■ **Short problem**
Find each line containing the word "JSON" and report how many there are. Add nothing else.

■ **Input material**

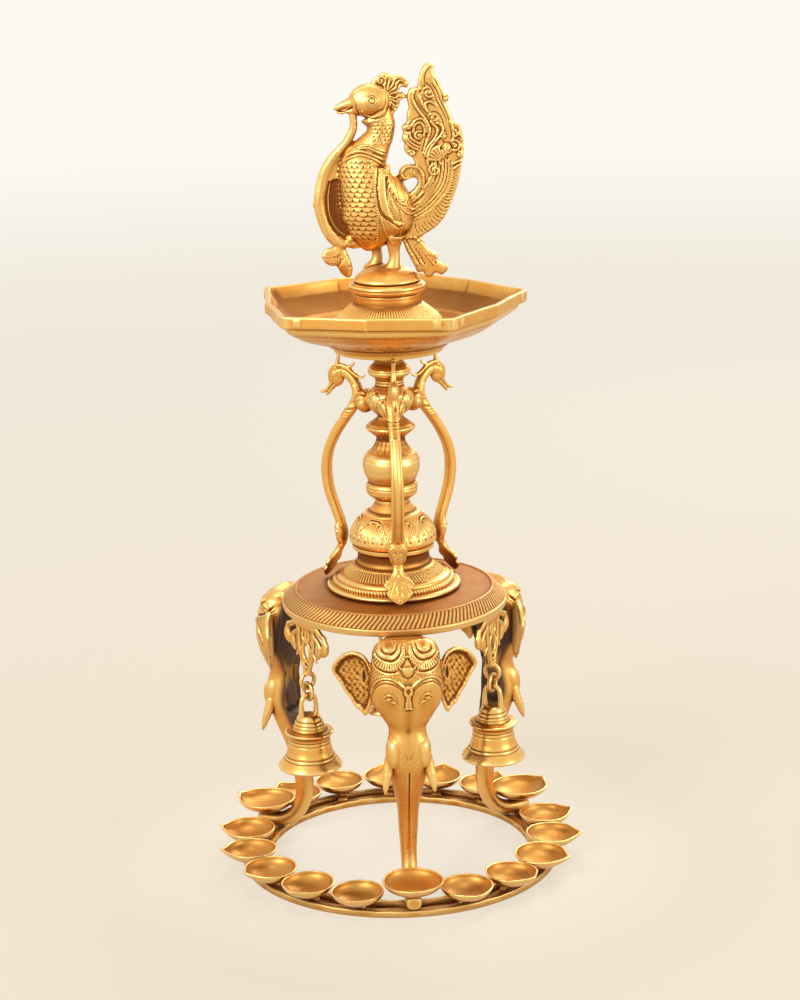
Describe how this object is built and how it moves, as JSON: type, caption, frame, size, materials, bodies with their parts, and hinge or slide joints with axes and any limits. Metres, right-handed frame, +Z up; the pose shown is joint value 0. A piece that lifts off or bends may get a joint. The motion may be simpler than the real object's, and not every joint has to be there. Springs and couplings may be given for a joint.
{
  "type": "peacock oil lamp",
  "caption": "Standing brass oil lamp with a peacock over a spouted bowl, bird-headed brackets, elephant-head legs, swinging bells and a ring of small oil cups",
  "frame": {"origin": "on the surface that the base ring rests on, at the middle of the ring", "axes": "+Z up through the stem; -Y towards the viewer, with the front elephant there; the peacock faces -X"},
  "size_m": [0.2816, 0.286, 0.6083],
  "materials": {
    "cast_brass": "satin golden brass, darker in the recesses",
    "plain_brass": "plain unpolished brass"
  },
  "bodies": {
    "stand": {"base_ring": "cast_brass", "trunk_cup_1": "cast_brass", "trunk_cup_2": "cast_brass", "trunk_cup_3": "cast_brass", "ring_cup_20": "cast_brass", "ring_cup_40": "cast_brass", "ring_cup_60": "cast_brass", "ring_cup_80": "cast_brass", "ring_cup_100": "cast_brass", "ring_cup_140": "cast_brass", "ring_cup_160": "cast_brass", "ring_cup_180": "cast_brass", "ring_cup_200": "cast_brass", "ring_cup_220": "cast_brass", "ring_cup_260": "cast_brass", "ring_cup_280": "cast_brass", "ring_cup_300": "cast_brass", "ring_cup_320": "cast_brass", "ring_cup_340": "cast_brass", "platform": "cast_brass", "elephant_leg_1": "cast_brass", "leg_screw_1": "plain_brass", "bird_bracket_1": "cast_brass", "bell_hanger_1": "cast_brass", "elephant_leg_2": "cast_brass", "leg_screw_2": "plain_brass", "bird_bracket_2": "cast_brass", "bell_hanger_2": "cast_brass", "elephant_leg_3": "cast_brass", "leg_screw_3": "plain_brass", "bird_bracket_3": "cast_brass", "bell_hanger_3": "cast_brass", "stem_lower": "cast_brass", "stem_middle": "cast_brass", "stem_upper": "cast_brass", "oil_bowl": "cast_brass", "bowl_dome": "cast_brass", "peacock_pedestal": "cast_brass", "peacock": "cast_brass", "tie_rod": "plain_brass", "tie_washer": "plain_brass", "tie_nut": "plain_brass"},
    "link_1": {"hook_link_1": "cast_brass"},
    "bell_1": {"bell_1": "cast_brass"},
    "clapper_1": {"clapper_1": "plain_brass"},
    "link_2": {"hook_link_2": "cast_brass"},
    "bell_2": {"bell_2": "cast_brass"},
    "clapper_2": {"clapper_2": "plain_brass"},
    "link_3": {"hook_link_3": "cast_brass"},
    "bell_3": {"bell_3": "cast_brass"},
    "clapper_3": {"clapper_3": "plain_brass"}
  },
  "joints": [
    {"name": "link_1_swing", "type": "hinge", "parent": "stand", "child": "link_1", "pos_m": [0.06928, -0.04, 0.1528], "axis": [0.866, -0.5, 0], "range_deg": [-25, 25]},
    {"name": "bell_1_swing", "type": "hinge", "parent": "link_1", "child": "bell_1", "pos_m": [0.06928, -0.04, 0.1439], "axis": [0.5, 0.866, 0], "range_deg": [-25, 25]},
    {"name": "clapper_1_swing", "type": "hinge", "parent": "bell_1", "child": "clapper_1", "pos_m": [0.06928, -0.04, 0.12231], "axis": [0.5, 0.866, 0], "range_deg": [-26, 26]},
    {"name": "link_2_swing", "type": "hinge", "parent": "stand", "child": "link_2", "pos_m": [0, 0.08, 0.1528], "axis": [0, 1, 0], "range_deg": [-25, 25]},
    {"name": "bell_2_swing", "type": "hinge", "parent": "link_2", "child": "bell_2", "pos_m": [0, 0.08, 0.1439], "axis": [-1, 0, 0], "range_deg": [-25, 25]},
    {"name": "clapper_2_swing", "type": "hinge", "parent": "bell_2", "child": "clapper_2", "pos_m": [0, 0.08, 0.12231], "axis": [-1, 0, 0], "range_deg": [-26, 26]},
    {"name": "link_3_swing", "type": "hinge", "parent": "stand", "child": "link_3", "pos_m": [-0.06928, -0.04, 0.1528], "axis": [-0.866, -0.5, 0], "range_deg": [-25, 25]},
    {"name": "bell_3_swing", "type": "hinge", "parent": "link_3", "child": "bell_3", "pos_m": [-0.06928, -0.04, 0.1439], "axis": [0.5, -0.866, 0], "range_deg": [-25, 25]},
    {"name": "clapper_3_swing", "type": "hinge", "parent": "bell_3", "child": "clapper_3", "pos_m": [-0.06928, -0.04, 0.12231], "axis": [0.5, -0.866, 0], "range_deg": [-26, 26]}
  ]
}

--

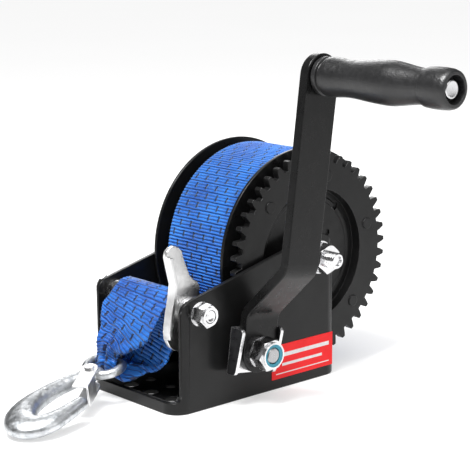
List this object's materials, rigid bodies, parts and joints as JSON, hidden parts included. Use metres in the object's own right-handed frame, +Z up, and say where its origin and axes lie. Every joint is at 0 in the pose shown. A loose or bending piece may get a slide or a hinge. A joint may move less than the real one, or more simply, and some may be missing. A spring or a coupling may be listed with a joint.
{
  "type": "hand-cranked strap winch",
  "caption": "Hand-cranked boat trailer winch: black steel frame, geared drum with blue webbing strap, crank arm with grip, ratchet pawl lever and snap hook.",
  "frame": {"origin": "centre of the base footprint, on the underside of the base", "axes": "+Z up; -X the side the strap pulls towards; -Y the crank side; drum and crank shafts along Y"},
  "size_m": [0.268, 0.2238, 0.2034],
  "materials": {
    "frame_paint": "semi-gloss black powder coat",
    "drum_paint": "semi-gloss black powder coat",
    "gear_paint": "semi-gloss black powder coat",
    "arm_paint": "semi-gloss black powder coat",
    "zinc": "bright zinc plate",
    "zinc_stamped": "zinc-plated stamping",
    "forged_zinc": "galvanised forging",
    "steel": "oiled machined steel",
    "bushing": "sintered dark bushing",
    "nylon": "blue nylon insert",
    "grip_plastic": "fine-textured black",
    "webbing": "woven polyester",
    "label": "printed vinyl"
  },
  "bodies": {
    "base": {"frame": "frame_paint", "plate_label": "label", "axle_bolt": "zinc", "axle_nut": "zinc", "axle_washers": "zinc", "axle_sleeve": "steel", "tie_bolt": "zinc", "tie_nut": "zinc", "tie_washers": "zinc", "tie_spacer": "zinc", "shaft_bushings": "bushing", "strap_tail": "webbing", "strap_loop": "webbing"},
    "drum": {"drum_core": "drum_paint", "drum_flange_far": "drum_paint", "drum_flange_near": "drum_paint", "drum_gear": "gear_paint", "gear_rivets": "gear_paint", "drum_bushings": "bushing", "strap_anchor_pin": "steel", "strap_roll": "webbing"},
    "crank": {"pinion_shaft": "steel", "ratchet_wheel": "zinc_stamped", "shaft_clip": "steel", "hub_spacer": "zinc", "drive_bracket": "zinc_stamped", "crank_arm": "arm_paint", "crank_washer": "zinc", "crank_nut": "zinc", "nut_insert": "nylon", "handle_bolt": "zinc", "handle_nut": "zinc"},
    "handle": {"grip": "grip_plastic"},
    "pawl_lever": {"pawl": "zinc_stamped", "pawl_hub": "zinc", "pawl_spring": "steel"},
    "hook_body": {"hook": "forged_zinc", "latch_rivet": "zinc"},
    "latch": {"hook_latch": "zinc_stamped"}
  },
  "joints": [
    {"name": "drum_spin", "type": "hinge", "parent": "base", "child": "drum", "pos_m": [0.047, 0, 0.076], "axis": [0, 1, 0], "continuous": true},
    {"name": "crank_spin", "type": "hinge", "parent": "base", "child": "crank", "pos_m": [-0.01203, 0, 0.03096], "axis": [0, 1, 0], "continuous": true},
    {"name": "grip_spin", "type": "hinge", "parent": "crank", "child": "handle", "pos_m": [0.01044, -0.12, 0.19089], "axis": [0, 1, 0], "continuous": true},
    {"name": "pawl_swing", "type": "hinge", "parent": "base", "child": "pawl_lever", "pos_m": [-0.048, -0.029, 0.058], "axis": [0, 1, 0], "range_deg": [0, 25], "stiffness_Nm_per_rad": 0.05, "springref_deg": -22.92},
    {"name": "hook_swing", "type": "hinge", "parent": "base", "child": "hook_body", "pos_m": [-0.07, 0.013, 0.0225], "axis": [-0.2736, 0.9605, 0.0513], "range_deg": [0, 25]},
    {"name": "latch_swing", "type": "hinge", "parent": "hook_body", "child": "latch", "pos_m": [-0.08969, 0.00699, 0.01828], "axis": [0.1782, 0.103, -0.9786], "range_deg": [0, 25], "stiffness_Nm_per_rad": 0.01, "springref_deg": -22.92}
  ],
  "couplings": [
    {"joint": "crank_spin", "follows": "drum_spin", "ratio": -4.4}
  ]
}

■ **Solution to the exercise**
2